WORK TO COMPLETE: Locate each line of the material that contains "None", then return it.

RAW DATA:
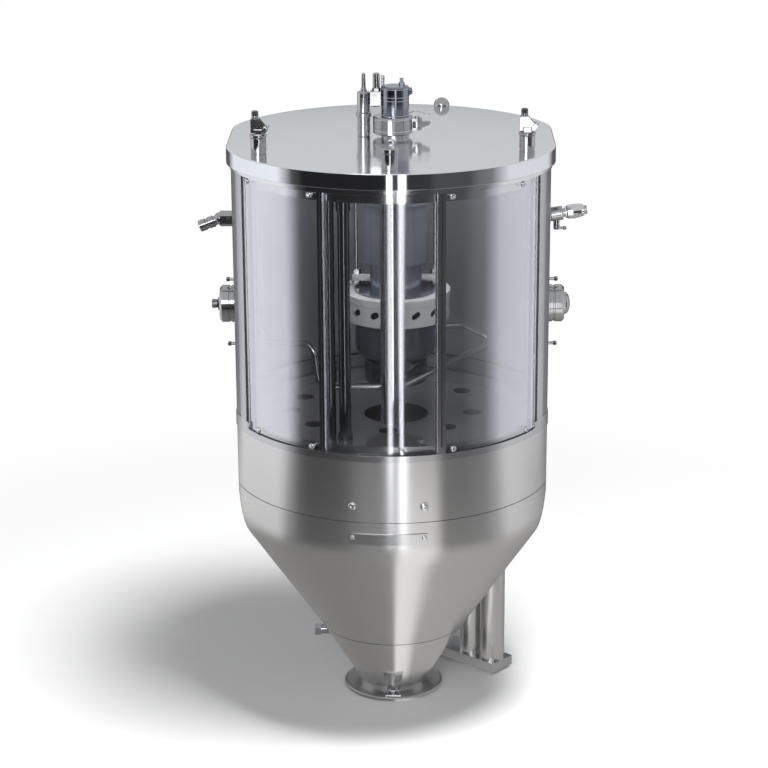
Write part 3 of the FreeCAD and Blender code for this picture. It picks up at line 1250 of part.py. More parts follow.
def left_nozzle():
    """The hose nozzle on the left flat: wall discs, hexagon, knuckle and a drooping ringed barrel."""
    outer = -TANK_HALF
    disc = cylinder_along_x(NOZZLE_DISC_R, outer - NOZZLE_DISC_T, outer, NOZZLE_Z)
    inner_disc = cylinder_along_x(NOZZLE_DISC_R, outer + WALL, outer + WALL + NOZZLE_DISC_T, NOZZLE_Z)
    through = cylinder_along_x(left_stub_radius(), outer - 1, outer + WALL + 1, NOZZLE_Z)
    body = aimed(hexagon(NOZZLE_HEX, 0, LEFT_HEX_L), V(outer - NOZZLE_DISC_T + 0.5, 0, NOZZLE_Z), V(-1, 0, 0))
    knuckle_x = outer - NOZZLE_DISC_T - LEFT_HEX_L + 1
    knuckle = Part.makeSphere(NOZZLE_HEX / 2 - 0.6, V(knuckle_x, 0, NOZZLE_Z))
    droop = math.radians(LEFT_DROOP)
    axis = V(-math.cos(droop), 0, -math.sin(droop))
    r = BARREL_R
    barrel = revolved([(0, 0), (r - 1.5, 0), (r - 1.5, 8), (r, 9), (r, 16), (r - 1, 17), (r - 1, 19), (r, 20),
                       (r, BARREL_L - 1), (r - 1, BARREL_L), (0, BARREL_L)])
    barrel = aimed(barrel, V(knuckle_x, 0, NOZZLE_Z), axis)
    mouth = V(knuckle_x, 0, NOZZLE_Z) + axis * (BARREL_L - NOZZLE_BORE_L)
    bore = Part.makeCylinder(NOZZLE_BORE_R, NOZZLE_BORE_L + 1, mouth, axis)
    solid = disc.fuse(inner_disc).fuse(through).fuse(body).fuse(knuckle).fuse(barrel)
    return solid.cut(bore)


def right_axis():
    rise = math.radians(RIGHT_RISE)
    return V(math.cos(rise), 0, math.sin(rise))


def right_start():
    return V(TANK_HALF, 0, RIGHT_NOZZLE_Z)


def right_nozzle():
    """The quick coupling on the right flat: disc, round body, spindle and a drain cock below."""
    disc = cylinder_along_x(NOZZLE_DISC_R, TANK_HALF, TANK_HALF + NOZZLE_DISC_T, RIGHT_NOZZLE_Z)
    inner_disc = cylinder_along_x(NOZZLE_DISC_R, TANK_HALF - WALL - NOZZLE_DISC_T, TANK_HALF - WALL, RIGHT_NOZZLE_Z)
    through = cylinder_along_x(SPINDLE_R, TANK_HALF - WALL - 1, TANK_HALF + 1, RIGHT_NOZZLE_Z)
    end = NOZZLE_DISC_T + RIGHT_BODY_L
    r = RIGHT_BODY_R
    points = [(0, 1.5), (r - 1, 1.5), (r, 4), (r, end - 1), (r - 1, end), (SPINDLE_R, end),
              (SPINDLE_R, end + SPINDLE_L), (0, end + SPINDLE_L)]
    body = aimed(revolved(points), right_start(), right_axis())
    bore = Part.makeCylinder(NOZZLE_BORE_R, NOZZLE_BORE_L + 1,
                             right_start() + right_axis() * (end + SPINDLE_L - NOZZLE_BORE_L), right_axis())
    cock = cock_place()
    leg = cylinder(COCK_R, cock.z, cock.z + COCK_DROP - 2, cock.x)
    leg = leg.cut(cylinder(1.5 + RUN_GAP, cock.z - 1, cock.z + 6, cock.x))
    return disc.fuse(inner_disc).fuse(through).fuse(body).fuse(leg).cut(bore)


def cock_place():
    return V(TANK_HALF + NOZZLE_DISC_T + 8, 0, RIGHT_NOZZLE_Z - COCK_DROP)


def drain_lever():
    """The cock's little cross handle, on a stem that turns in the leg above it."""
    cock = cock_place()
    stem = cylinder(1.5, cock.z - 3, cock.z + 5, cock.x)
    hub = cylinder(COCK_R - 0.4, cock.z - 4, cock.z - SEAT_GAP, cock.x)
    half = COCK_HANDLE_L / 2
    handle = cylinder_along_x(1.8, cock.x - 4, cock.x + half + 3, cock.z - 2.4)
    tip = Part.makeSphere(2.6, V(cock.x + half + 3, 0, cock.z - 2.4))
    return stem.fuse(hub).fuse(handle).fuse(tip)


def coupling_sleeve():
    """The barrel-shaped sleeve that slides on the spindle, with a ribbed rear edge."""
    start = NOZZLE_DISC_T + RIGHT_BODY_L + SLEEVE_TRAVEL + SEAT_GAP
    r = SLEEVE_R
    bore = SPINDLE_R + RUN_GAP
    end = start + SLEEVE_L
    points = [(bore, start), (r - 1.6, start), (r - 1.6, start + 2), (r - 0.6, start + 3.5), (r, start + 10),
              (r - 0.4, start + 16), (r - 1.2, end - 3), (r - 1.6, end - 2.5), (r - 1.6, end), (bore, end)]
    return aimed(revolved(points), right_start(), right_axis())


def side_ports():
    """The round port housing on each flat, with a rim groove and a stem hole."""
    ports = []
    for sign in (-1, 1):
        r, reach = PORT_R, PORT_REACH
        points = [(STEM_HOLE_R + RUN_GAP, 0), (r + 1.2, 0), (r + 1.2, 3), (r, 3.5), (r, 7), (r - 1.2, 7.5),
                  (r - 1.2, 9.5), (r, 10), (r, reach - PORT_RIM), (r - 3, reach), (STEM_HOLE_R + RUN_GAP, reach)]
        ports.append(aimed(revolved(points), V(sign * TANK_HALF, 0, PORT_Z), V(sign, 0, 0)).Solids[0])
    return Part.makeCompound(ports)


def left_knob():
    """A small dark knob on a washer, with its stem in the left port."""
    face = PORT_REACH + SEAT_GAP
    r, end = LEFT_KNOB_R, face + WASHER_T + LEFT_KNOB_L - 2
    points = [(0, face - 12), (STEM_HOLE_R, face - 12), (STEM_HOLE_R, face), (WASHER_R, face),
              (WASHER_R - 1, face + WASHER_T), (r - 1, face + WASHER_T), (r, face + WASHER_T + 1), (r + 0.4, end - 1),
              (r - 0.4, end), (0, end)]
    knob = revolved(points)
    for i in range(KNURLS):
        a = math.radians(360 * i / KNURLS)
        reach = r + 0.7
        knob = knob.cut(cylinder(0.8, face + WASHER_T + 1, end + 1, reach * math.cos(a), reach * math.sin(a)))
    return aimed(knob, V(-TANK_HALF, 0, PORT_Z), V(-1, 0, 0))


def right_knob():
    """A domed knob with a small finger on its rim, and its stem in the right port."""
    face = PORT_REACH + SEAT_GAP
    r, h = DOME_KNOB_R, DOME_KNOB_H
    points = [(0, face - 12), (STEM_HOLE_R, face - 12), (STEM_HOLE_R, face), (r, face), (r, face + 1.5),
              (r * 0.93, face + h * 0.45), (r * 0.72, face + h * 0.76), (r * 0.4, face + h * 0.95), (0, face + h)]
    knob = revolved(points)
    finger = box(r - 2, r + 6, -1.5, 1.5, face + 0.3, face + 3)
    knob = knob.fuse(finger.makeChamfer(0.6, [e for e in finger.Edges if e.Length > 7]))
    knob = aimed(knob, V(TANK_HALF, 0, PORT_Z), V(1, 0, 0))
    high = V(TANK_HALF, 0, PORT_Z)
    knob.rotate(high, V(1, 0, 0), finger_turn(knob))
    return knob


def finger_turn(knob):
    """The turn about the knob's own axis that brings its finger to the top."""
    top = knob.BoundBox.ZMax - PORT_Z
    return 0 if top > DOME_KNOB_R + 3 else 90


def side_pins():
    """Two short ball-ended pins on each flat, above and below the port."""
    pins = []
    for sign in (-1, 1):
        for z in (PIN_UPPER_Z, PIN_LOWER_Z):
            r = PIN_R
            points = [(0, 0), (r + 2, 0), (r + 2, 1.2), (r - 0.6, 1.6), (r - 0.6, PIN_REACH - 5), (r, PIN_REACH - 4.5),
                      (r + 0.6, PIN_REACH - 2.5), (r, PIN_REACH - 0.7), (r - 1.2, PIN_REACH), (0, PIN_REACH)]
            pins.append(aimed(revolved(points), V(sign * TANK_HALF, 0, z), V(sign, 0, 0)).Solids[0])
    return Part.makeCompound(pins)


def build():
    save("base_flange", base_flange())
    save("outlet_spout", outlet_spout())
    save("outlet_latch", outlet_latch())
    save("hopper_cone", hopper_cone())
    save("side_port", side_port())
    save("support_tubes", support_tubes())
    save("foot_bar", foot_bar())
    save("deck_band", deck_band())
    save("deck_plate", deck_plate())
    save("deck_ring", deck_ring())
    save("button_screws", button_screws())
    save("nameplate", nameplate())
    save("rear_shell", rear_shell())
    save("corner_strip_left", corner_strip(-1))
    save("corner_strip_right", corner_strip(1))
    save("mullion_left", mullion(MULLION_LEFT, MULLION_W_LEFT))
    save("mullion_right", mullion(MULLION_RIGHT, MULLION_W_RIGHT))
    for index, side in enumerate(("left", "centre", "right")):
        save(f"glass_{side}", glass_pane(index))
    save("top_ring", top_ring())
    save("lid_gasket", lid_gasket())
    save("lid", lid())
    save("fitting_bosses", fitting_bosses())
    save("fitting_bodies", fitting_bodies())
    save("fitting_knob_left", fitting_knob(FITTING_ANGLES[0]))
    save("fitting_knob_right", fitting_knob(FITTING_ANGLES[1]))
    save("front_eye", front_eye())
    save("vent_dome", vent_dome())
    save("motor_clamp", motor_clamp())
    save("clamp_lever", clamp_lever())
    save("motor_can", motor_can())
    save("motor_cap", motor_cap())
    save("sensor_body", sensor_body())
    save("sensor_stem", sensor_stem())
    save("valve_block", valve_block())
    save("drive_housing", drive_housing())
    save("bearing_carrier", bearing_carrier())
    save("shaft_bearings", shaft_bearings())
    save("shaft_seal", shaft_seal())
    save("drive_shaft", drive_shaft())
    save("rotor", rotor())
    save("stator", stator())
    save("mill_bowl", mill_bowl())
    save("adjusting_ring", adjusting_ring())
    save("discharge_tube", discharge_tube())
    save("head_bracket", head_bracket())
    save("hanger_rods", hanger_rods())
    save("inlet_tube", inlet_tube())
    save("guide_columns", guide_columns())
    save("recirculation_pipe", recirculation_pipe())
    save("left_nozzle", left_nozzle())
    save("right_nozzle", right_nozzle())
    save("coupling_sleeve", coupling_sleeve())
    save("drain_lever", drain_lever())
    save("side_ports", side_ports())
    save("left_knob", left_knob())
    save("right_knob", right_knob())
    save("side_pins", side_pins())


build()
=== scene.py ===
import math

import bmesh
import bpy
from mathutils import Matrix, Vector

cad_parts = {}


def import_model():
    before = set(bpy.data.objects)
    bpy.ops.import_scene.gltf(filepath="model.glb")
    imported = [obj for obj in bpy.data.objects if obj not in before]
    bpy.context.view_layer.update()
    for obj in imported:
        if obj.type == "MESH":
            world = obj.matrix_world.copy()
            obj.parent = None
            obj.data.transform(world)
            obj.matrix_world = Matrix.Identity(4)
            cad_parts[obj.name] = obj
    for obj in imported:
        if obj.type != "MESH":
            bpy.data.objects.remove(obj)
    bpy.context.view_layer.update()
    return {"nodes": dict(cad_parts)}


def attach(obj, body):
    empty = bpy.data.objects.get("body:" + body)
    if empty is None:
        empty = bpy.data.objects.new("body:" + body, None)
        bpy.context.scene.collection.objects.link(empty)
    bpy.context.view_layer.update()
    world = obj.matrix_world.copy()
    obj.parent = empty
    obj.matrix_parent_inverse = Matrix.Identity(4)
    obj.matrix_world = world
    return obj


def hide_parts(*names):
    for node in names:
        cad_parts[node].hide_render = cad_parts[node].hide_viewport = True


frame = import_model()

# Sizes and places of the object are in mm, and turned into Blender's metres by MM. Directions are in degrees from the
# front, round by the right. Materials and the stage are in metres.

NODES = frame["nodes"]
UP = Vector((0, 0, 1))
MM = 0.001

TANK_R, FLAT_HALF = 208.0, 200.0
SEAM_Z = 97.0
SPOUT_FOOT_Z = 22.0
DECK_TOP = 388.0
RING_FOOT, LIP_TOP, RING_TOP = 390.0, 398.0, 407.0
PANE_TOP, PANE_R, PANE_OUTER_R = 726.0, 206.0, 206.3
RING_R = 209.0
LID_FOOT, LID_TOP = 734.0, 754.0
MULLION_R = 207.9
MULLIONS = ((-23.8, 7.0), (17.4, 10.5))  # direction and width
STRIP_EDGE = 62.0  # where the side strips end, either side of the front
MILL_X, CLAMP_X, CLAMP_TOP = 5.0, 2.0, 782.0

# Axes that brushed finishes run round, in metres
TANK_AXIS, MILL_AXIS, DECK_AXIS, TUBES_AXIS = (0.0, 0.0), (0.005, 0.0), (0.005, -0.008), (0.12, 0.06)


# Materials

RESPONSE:
            obj.parent = None
    if empty is None:
        empty = bpy.data.objects.new("body:" + body, None)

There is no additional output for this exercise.